Configuring the project

numdiff/settings.py contains some variables that are read by the rest of the project that may be changed to alter the behaviour of the code. These are documented in the file itself. The most important of these may be FINE_PARAMETERS which toggles whether the tasks will use parameters that are easy to run (< 1 min), or that give the most detailed plots (>> 5 min).

Running the code

Running python main.py while in the virtual environment prompts you to enter the tasks you want to run. To run several tasks at once you may type a common prefix of the tasks you want (e.g. 1 to run all tasks related to task 1), and you may specify several prefixes space separated. To run the code non-interactively you may specify these parameters as commandline arguments instead of at the prompt.

Part 2 - task 3: The advection diffusion equation

Note: Part 2 - task 3 is in this project renamed to task 6 to fit the scheme.

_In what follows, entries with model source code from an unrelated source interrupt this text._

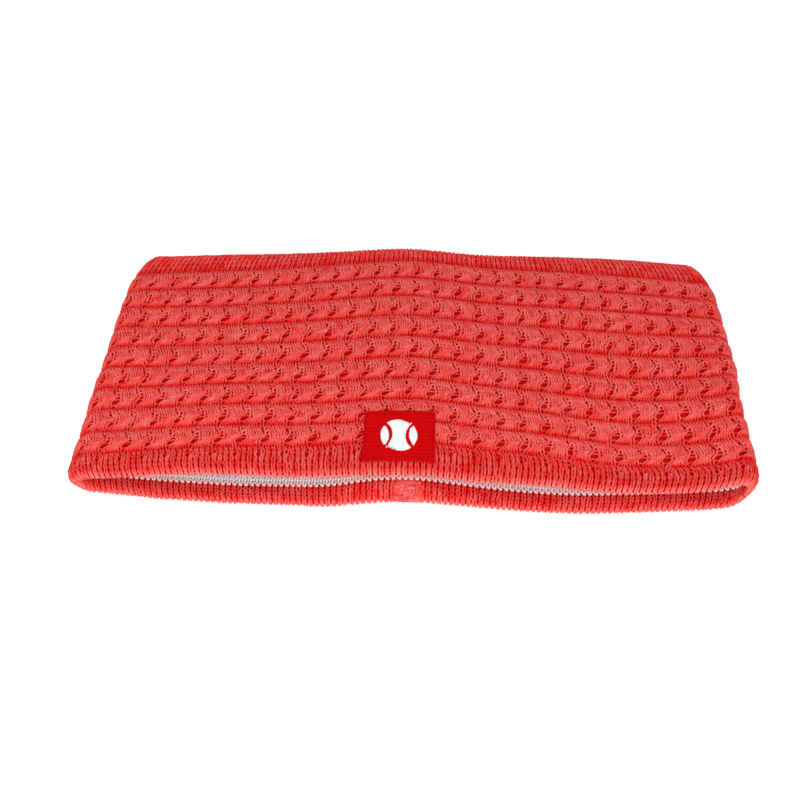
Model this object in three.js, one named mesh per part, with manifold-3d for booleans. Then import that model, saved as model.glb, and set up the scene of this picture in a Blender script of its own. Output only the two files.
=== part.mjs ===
// A knitted sports headband, laid flat on a table with its label facing up.
//
// The band is a ring of thick textured knit. Both of its rims are turned in to make a soft doubled
// edge, and a plain knitted lining is linked between the two turned-in edges. The knit and the lining
// are flat panels closed by a seam at the centre back. A woven label is sewn on the centre front.
//
// X runs from fold to fold, Y from the lower rim to the upper rim, Z up from the table.
import * as THREE from 'three';
import { mergeVertices } from 'three/addons/utils/BufferGeometryUtils.js';
import Module from 'manifold-3d';

// Driving dimensions, in millimetres.
const FLAT_WIDTH = 240; // fold to fold
const BAND_HEIGHT = 106; // rim to rim
const LAID_THICKNESS = 15.8; // both layers and the slack between them
const LAYER_SLIDE = 3.4; // how far the front layer lies behind the back layer
const KNIT_WALL = 2.6; // textured outer knit
const FACING_WALL = 1.9; // turned-in part of the outer knit
const FACING_DEPTH = 6.4; // rim to turned-in edge
const LINING_WALL = 1.6;
const LINKING_WIDTH = 1.2; // row of linking stitches between facing and lining
const LINKING_PROUD = 0.3; // how far those stitches stand into the opening
const BACK_SEAM_WIDTH = 1.6; // joining stitches of the outer knit at the centre back
const LINING_SEAM_WIDTH = 1.2;
const LABEL_WIDTH = 25;
const LABEL_HEIGHT = 20;
const LABEL_THICKNESS = 0.6;
const LABEL_CORNER = 0.8;
const LABEL_TO_RIM = 5.5; // lower edge of the label to the lower rim
const LABEL_ASIDE = -3.5; // middle of the label from the centre front
const STITCH_INSET = 0.9; // label edge to the middle of its sewing line
const STITCH_WIDTH = 0.5;
const STITCH_HEIGHT = 0.3;
const EMBLEM_DIAMETER = 13;
const EMBLEM_THICKNESS = 0.5;
const EMBLEM_GROOVE = 0.9; // width of the two curved lines on the ball
const EMBLEM_GROOVE_DEPTH = 0.3;
const CLEARANCE = 0.3; // between sewn pieces
const SEAT_GAP = 0.1; // between stacked flat pieces

// Steps of the ring along one flat layer, round one fold, and round one rim.
const LAYER_STEPS = 12;
const FOLD_STEPS = 12;
const RIM_STEPS = 6;
const ARC_STEPS = 24;

const FOLD_RADIUS = LAID_THICKNESS / 2;
const LAYER_LENGTH = FLAT_WIDTH - LAID_THICKNESS;
const GIRTH = 2 * LAYER_LENGTH + 2 * Math.PI * FOLD_RADIUS;
const WORN_RADIUS = GIRTH / (2 * Math.PI); // the same ring opened out round
const HEM_WALL = KNIT_WALL + FACING_WALL;
const RIM_Y = BAND_HEIGHT / 2;
const FACING_EDGE_Y = RIM_Y - FACING_DEPTH;
const LINKING_OUTER_Y = FACING_EDGE_Y - CLEARANCE;
const LINKING_INNER_Y = LINKING_OUTER_Y - LINKING_WIDTH;
const LINING_EDGE_Y = LINKING_INNER_Y - CLEARANCE;

const wasm = await Module();
wasm.setup();

// Sections are outlines across the wall. x is the depth below the outer surface and y runs rim to rim.

function rimArc(side) {
  const points = [];
  for (let step = 0; step <= RIM_STEPS; step += 1) {
    const turn = (Math.PI * step) / RIM_STEPS;
    const depth = (HEM_WALL / 2) * (1 - side * Math.cos(turn));
    points.push(new THREE.Vector2(depth, side * (RIM_Y + (HEM_WALL / 2) * (Math.sin(turn) - 1))));
  }
  return points;
}

// The knit wall with a round doubled hem at each rim.
function knitSection() {
  return [
    ...rimArc(-1),
    ...rimArc(1),
    new THREE.Vector2(HEM_WALL, FACING_EDGE_Y),
    new THREE.Vector2(KNIT_WALL, FACING_EDGE_Y),
    new THREE.Vector2(KNIT_WALL, -FACING_EDGE_Y),
    new THREE.Vector2(HEM_WALL, -FACING_EDGE_Y),
  ];
}

function bandSection(fromDepth, toDepth, fromY, toY) {
  return [
    new THREE.Vector2(fromDepth, fromY),
    new THREE.Vector2(fromDepth, toY),
    new THREE.Vector2(toDepth, toY),
    new THREE.Vector2(toDepth, fromY),
  ];
}

function liningSection() {
  const outside = KNIT_WALL + CLEARANCE;
  return bandSection(outside, outside + LINING_WALL, -LINING_EDGE_Y, LINING_EDGE_Y);
}

function linkingSection(side) {
  const middle = (side * (LINKING_OUTER_Y + LINKING_INNER_Y)) / 2;
  const half = LINKING_WIDTH / 2;
  return bandSection(KNIT_WALL + CLEARANCE, HEM_WALL + LINKING_PROUD, middle - half, middle + half);
}

// A point of the ring laid flat, for the step it stands on, counted from the centre front towards +X.
function laidPoint(step, depth) {
  const radius = FOLD_RADIUS - depth;
  const stretch = LAYER_LENGTH / LAYER_STEPS;
  const half = LAYER_LENGTH / 2;
  const right = LAYER_STEPS / 2;
  const back = right + FOLD_STEPS;
  const left = back + LAYER_STEPS;
  const front = left + FOLD_STEPS;
  if (step <= right) return [step * stretch, radius];
  if (step <= back) {
    const turn = (Math.PI * (step - right)) / FOLD_STEPS;
    return [half + radius * Math.sin(turn), radius * Math.cos(turn)];
  }
  if (step <= left) return [half - (step - back) * stretch, -radius];
  if (step <= front) {
    const turn = (Math.PI * (step - left)) / FOLD_STEPS;
    return [-half - radius * Math.sin(turn), -radius * Math.cos(turn)];
  }
  return [-half + (step - front) * stretch, radius];
}

const RING_STEPS = 2 * (LAYER_STEPS + FOLD_STEPS);

// Moves a ring made round about Y to where the flattened ring holds the same part of it. The front layer
// slides back and the back layer slides forward by half of LAYER_SLIDE.
function layFlat(geometry) {
  const place = geometry.attributes.position;
  for (let i = 0; i < place.count; i += 1) {
    const around = Math.atan2(place.getX(i), place.getZ(i)) / (2 * Math.PI);
    const depth = WORN_RADIUS - Math.hypot(place.getX(i), place.getZ(i));
    const step = Math.round((around < 0 ? around + 1 : around) * RING_STEPS);
    const [x, height] = laidPoint(step, depth);
    const slide = (LAYER_SLIDE / 2) * (height / (FOLD_RADIUS - depth));
    place.setXYZ(i, x, place.getY(i) + slide, FOLD_RADIUS + height);
  }
  return geometry;
}

function ring(section) {
  const outline = section.map((point) => new THREE.Vector2(WORN_RADIUS - point.x, point.y));
  outline.push(outline[0].clone());
  return layFlat(new THREE.LatheGeometry(outline, RING_STEPS));
}

function solidOf(geometry) {
  const bare = geometry.clone();
  bare.deleteAttribute('normal');
  bare.deleteAttribute('uv');
  const merged = mergeVertices(bare);
  const vertProperties = new Float32Array(merged.attributes.position.array);
  const triVerts = new Uint32Array(merged.index.array);
  return new wasm.Manifold(new wasm.Mesh({ numProp: 3, vertProperties, triVerts }));
}

function geometryOf(solid) {
  const mesh = solid.getMesh();
  const geometry = new THREE.BufferGeometry();
  geometry.setAttribute('position', new THREE.BufferAttribute(mesh.vertProperties, 3));
  geometry.setIndex(new THREE.BufferAttribute(mesh.triVerts, 1));
  geometry.computeVertexNormals();
  return geometry;
}

// Opens a ring along the centre back, so that it becomes a panel whose two ends face each other.
function openAtBack(geometry, seamWidth) {
  const slit = new THREE.BoxGeometry(seamWidth + 2 * CLEARANCE, 2 * BAND_HEIGHT, LAID_THICKNESS);
  return geometryOf(solidOf(geometry).subtract(solidOf(slit)));
}

// A bar of joining stitches at the centre back, with the wall's own section.
function backSeam(section, width) {
  const outline = new THREE.Shape(section.map((point) => new THREE.Vector2(point.y, point.x)));
  const bar = new THREE.ExtrudeGeometry(outline, { depth: width, bevelEnabled: false });
  bar.rotateX(Math.PI / 2).rotateZ(Math.PI / 2); // outline x to Y, outline y to Z, depth to X
  return bar.translate(-width / 2, -LAYER_SLIDE / 2, 0);
}

function roundedRectangle(width, height, corner) {
  const x = width / 2 - corner;
  const y = height / 2 - corner;
  const outline = new THREE.Shape();
  outline.absarc(x, y, corner, 0, Math.PI / 2);
  outline.absarc(-x, y, corner, Math.PI / 2, Math.PI);
  outline.absarc(-x, -y, corner, Math.PI, 1.5 * Math.PI);
  outline.absarc(x, -y, corner, 1.5 * Math.PI, 2 * Math.PI);
  return outline;
}

function plate(outline, thickness) {
  return new THREE.ExtrudeGeometry(outline, {
    depth: thickness,
    bevelEnabled: false,
    curveSegments: ARC_STEPS / 6,
  });
}

function stitchLine() {
  const reach = 2 * STITCH_INSET;
  const outline = roundedRectangle(
    LABEL_WIDTH - reach + STITCH_WIDTH,
    LABEL_HEIGHT - reach + STITCH_WIDTH,
    LABEL_CORNER,
  );
  outline.holes.push(
    roundedRectangle(LABEL_WIDTH - reach - STITCH_WIDTH, LABEL_HEIGHT - reach - STITCH_WIDTH, LABEL_CORNER),
  );
  return plate(outline, STITCH_HEIGHT);
}

// A playing ball: a disc with two curved grooves, each an arc centred outside the disc.
function ballEmblem() {
  const radius = EMBLEM_DIAMETER / 2;
  const disc = new THREE.CylinderGeometry(radius, radius, EMBLEM_THICKNESS, 2 * ARC_STEPS);
  disc.rotateX(Math.PI / 2).translate(0, 0, EMBLEM_THICKNESS / 2);
  let ball = solidOf(disc);
  for (const side of [-1, 1]) {
    const groove = new THREE.Shape();
    groove.absarc(0, 0, radius + EMBLEM_GROOVE / 2, 0, 2 * Math.PI);
    const inside = new THREE.Path();
    inside.absarc(0, 0, radius - EMBLEM_GROOVE / 2, 0, 2 * Math.PI);
    groove.holes.push(inside);
    const cutter = new THREE.ExtrudeGeometry(groove, {
      depth: EMBLEM_THICKNESS,
      bevelEnabled: false,
      curveSegments: ARC_STEPS,
    });
    cutter.translate(side * 1.45 * radius, 0, EMBLEM_THICKNESS - EMBLEM_GROOVE_DEPTH);
    ball = ball.subtract(solidOf(cutter));
  }
  return geometryOf(ball);
}

const YARN = new THREE.MeshStandardMaterial({ color: 0xe04a48, roughness: 0.9, metalness: 0 });
const LINING_YARN = new THREE.MeshStandardMaterial({ color: 0xf1e6e8, roughness: 0.9, metalness: 0 });
const LINKING_THREAD = new THREE.MeshStandardMaterial({ color: 0xe88682, roughness: 0.9, metalness: 0 });
const LABEL_WEAVE = new THREE.MeshStandardMaterial({ color: 0xc4080c, roughness: 0.7, metalness: 0 });
const LABEL_THREAD = new THREE.MeshStandardMaterial({ color: 0xb0060a, roughness: 0.6, metalness: 0 });
const EMBLEM_THREAD = new THREE.MeshStandardMaterial({ color: 0xf7f4f2, roughness: 0.5, metalness: 0 });

const headband = new THREE.Group();

function add(parent, name, geometry, material) {
  const mesh = new THREE.Mesh(geometry, material);
  mesh.name = name;
  parent.add(mesh);
  return mesh;
}

add(headband, 'outer_knit_band', openAtBack(ring(knitSection()), BACK_SEAM_WIDTH), YARN);
add(headband, 'inner_lining', openAtBack(ring(liningSection()), LINING_SEAM_WIDTH), LINING_YARN);
add(headband, 'lower_linking_seam', ring(linkingSection(-1)), LINKING_THREAD);
add(headband, 'upper_linking_seam', ring(linkingSection(1)), LINKING_THREAD);
add(headband, 'back_seam', backSeam(knitSection(), BACK_SEAM_WIDTH), YARN);
add(headband, 'lining_back_seam', backSeam(liningSection(), LINING_SEAM_WIDTH), LINING_YARN);

const label = new THREE.Group();
label.position.set(
  LABEL_ASIDE,
  LAYER_SLIDE / 2 - RIM_Y + LABEL_TO_RIM + LABEL_HEIGHT / 2,
  LAID_THICKNESS + SEAT_GAP,
);
const labelOutline = roundedRectangle(LABEL_WIDTH, LABEL_HEIGHT, LABEL_CORNER);
add(label, 'label_patch', plate(labelOutline, LABEL_THICKNESS), LABEL_WEAVE);
const onLabel = LABEL_THICKNESS + SEAT_GAP;
add(label, 'label_stitching', stitchLine(), LABEL_THREAD).position.z = onLabel;
add(label, 'label_emblem', ballEmblem(), EMBLEM_THREAD).position.z = onLabel;
headband.add(label);

export default headband;
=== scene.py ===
"""A knitted sports headband lying flat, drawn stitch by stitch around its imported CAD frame.

The outer knit is built from its real yarn: one looped strand for each course, carried round the laid-flat
ring. Under it lies the closed cloth that the loops stand on. The knitted lining, the linking rows, the back
seams and the woven label are built the same way, each from its own thread. Lengths are in millimetres
inside this file, and metres only where a mesh is made.
"""

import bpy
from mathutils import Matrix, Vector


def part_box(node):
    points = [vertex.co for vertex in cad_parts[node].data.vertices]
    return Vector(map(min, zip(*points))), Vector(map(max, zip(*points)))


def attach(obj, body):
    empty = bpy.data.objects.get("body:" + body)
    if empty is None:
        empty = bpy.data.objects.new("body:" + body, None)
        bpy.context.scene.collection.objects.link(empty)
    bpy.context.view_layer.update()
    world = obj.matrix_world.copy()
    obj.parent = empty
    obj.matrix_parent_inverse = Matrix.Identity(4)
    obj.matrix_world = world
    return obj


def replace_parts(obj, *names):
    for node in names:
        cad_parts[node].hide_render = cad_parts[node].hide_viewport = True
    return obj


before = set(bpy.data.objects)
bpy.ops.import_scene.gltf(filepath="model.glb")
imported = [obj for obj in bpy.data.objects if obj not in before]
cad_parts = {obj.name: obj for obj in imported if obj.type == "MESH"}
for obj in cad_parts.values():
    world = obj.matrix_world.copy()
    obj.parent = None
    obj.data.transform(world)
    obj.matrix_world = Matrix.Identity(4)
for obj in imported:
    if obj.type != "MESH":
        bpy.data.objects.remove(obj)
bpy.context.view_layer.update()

import logging
import math
from dataclasses import dataclass, field
from enum import Enum

import bpy
import numpy as np
from mathutils import Quaternion, Vector

LOG = logging.getLogger("headband")
MM = 0.001
TAU = 2 * math.pi
BODY = "root"
BAKE_MAP = "OFBake"
TWIST_MAP = "Twist"
HEIGHT_MAP = "Height"
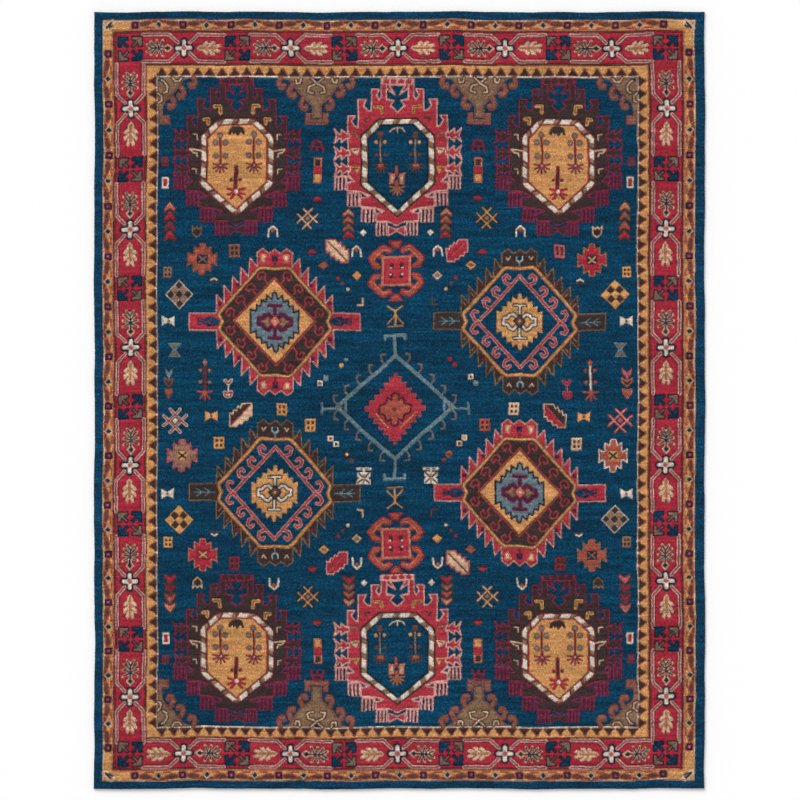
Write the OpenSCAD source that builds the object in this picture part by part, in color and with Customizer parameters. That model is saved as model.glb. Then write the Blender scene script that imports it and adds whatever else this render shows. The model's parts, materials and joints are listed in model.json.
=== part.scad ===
// Hand-tufted wool area rug in the Heriz and Kazak manner.
// X runs across the rug, Y from foot to head, Z up from the floor. Millimetres.
// The backing is five flat layers inside a folded hem, and the pile stands on it.
// Every yarn area of the pile is a solid of its own, and neighbours meet face to face.

/* [Rug] */
// Width of the rug from side to side
rug_w = 2286; // [2270:1:2320]
// Length of the rug from foot to head
rug_l = 2910; // [2900:1:2960]
// Height of the pile above the primary cloth
pile_h = 12; // [6:1:18]

/* [Backing] */
// Thickness of the cotton backing cloth and of the tape beside it
backing_t = 1; // [0.6:0.1:2]
// Thickness of the adhesive under the scrim
adhesive_t = 0.4; // [0.2:0.1:1]
// Thickness of the scrim net
scrim_t = 0.4; // [0.2:0.1:1]
// Thickness of the latex that locks the tufts
latex_t = 1.4; // [0.8:0.1:3]
// Thickness of the primary cloth that carries the tufts
primary_t = 0.8; // [0.5:0.1:1.5]
// Width of the binding tape on the underside
tape_w = 40; // [32:1:60]
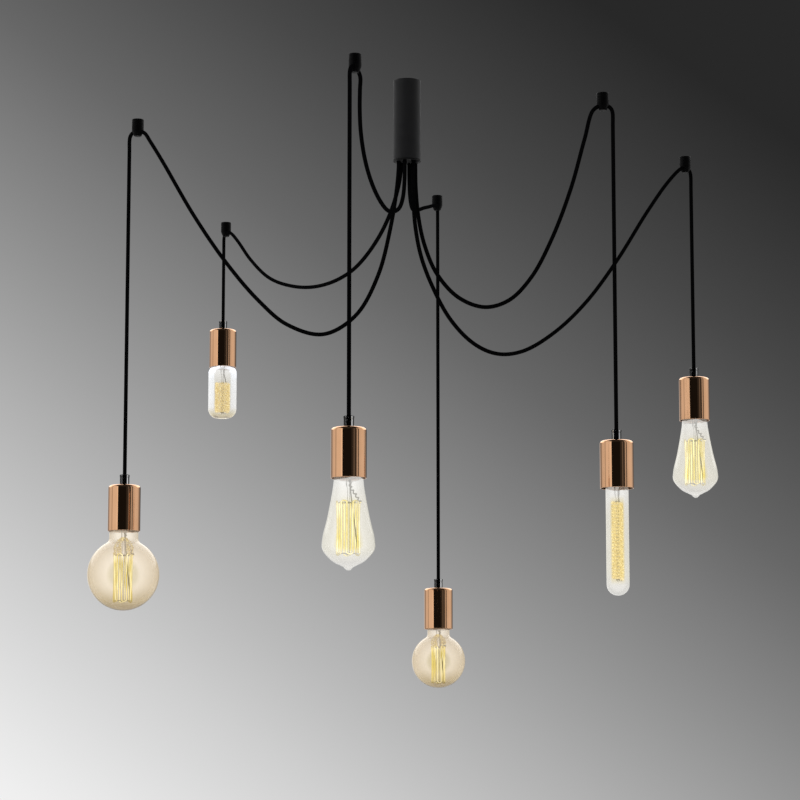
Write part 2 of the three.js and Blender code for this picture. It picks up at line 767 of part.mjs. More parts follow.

To run the code comparison task (part 2 - task 3c) run task 6c_runtime e.g. python main.py 6c. This will generate a plot in the images folder with two figures: l2 error vs degrees of freedom and runtime vs degrees of freedom.

Editing the tasks

The tasks are loaded into main.py from the tasks directory. Each major task (1, 2, ...) has its own file in the tasks directory, while the functions for the different subtasks lie inside those files. The taskname used in main.py should, for the most part, coincide with the names of the functions.

To edit the behaviour or the parameters of any task, simply edit the corresponding function.